To help explain where power and authority reside in the U.K, three models have been developed to help illustrated who exercises power in Britain. These models are the pluralist model, the elitist and the Marxist model. Power according to the pluralist viewpoint, is exercised by the people as opposed to a small elite core. The pluralist model is arrived through two main arguments. Pluralist argue that if the vast majority of the people feel that their representatives in parliament are not listening to public opinion or are failing in the deliver of their election pledge, then the people can vote their representatives out of parliament and ultimately from government at the next general or local election. The representatives of the people thus need to act in accordance with their wishes or face exposition from public office. The second argument used by the pluralists to argue that power is in the hand of the electorate is that people are able to join various organisations (such as trade unions, political parities or charities), which then gives the people the opportunity to lobby their representative on matters which concerns them.
The elitist and Marxist models of power are similar to each and differ completely from the pluralist position. From an elitist perspective, power is maintained by a tiny minority, which according to this viewpoint holds power for their ends against the interests of the majority. Where pluralism argues that the people can exert power and influence through various organisations, elitist theorist on the hand argue that these groups (especially political parties) often prevent different views from being expressed if it contradicts the organisation’s ethos. Research into the British political system has led many elite theorists to argue that there is in Britain a small political class known as the “establishment” that maintains powers. This clique of people shares the social values, has the same educational background and invariable come from the social class. “A number of researches have found that the majority of those who occupy elite positions in Britain are recruited from a minority of the population with highly privileged backgrounds” (Haralambos & Holborn, 1995)
The Marxist model on power is similar in nature to that of the elite model. However, advocates of this of this political model argue that power reside not in the “psychological domination” of the ruling class over the people as argued by the elite theorist but resides in those who control the vast bulk the nation’s wealth. In short, those who have economic power also have political power. The Marxist model also argues that the whole democratic procedure of the U.K. is sham and does nothing more then maintain the status quo, preventing any really changes from occur.

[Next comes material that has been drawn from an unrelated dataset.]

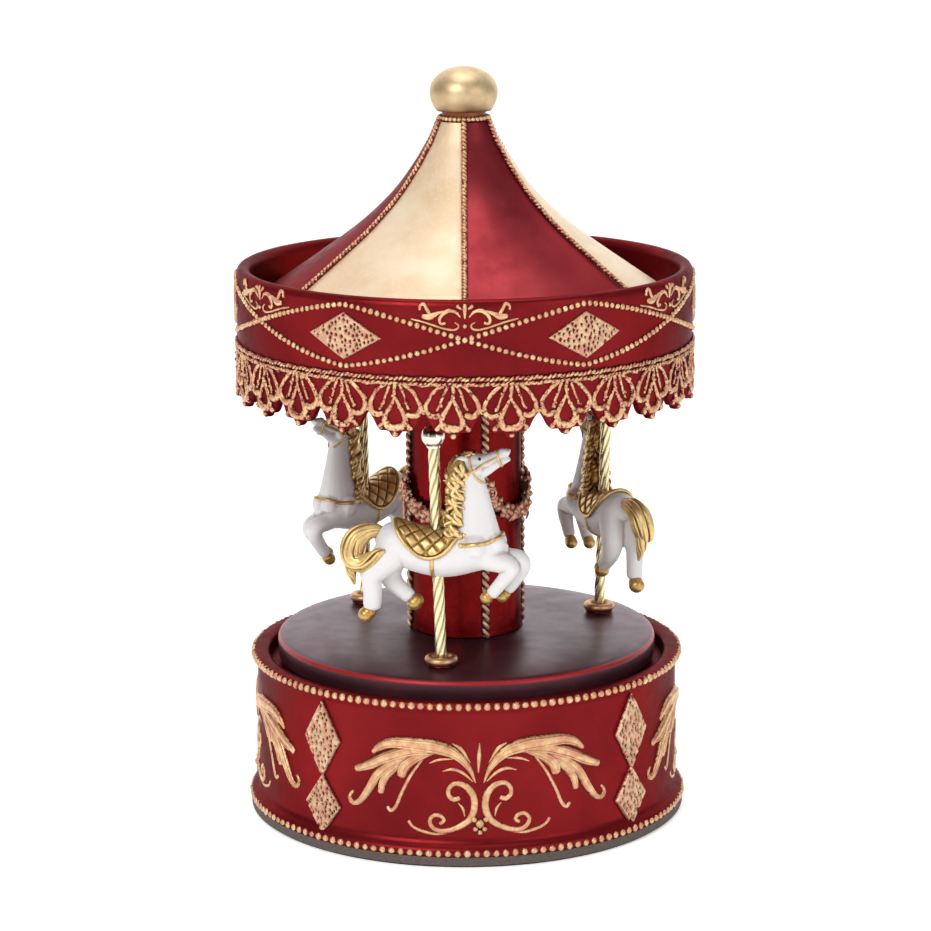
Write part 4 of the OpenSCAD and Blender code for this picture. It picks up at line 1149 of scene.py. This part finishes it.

Britain, depending on the viewpoint is one or all three of the above models. However, the model, which perhaps accurately displays the exercise of power in Britain, is the pluralist model. In Britain, the electorate (can if it so wishes) seek the removal of the government by voting against the party in power, members of Parliament, who are our representatives, can bring down the Prime Minister and the government by issuing a vote of no confidence if they feel the government is responding to the will of the people.